The midfield dazzled for an hour against Portugal and looks settled. Italians have waited a long time to see Marco Verratti weave his magic for the national team in the same way he has done for PSG over the years. Injuries have forced him to pull out of squads, miss the Euros and it's probably fair to argue that neither Antonio Conte nor Ventura played a system suited to his characteristics.
Under Mancini he looks at ease and is surrounded by the right players to bring out the best in him. Whether it's his former Pescara teammate Lorenzo Insigne coming inside to combine in short-passing combinations or Jorginho, who performs a role similar to what Thiago Motta did with Verratti at PSG. The trio completed by Nicolo Barella -- "phenomenal considering how old he is," says Mancini -- already has the feel of a first-choice unit for Italy's competitive games.
As that group faded, Italy did too and the need to go for it meant spaces opened up for Portugal that made the game too stretched for Chiellini's liking. "We have to get used to keeping our lucidity for the entirety of the game," he said. "We have lost our balance a bit in the last three." But the defence held.
Leonardo Bonucci started shakily perhaps unnerved by the whistles San Siro reserved for him after he left Milan for Juventus in the summer. "The mother of imbeciles is always pregnant," he said, refusing to turn the other cheek. He grew as the game went on while Gianluigi Donnarumma made a fine save from the only shot Portugal mustered on target in the 75th minute. The Milan goalkeeper has had an up and down 2018 with his club, making a costly mistake in stoppage time in the Derby della Madonnina, but credit is due for the job he has done filling Gianluigi Buffon's gloves.
Aside from the right-back position where Andrea Conti appears to represent the future, the team looks set in all departments apart from centre-forward.
When Federico Bernardeschi withdrew from the squad, Mancini had a choice: he could persist with the false nine experiment, asking Sassuolo's Domenico Berardi to fulfil the role of Bernardeschi and regularly interchange positions with Insigne and Federico Chiesa to make Italy's attack as unpredictable and fluent as it had been in the October internationals. Or he could hand Ciro Immobile another chance at redemption. The Lazio striker scored 41 goals last season and has nine in 16 appearances this year. On form, he should be starting but a record of one in 14 for his country did not inspire confidence and he fluffed a couple of chances. "I've got broad shoulders," Immobile said afterwards, fronting up rather than dodging the media.

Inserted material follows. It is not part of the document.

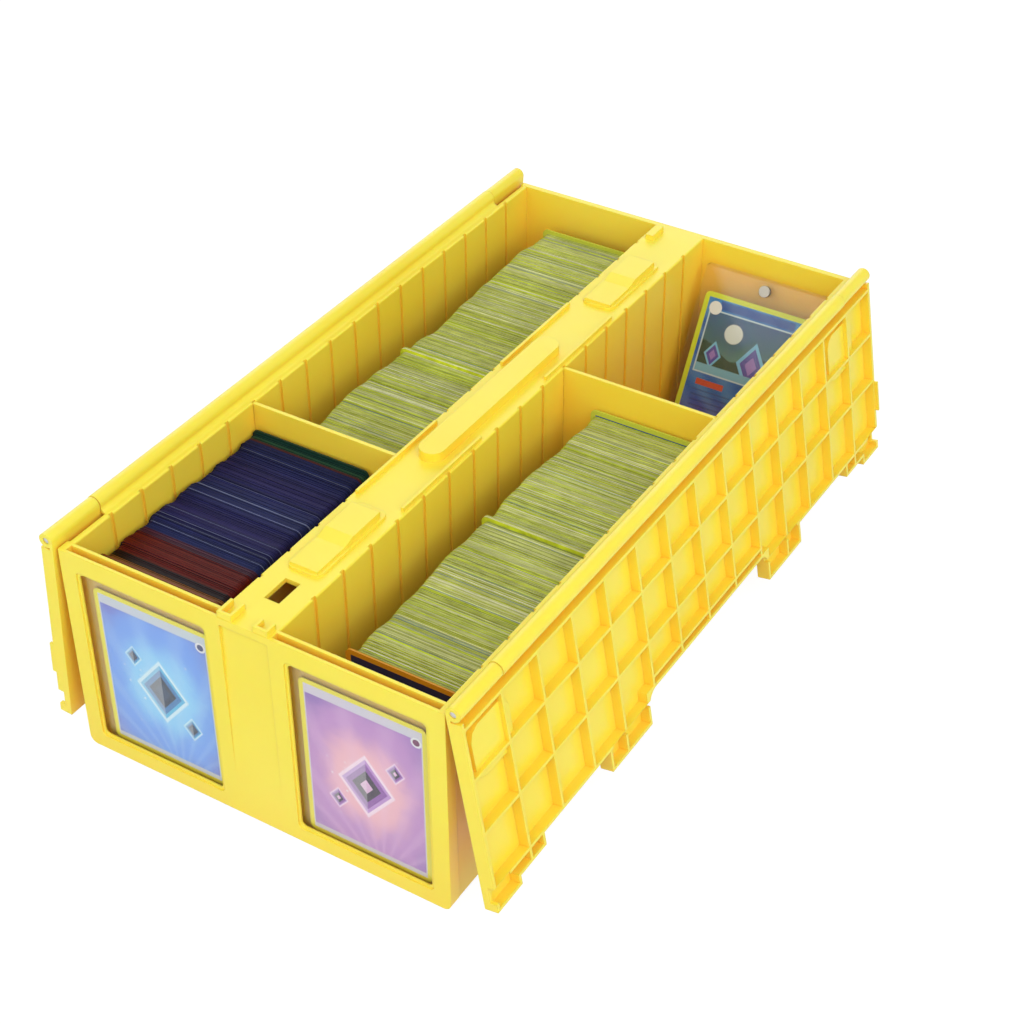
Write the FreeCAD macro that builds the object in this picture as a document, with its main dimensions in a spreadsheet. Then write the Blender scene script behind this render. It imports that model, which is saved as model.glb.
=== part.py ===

Italy have scored more than once on only one occasion in 2018 and that was against Saudi Arabia. Mancini suggested it's a matter of details, "a question of shooting 5cm more left or right, or 10cm lower... We'll sort it out." Besides, as Immobile acknowledged: "I was more worried before when we didn't create chances."
He won't be leading the line though when Italy play the United States in Genk on Tuesday. Immobile, Chiellini, Alessandro Florenzi, Insigne and Jorginho have all gone home early to rest their legs, that are aching from playing in European competition. Moise Kean, the 18-year-old Juventus striker, has been drafted in despite playing only 12 minutes for his club this season as Mancini continues to reward Italy's youngsters for what they do in the other age groups.
The precocious and much in-demand Kean scored in the Under-21s' 2-1 defeat to England on Thursday and given the Azzurrini have no competitive matches between now and the Euros next summer -- which Italy are co-hosting -- expect him and Andrea Pirlo look-alike and Brescia midfielder Sandro Tonali to get a run-out in Belgium.
A depressing 2018 is ending with a smile. Whatever happens against the U.S., there is a growing sense Italy's blues are over.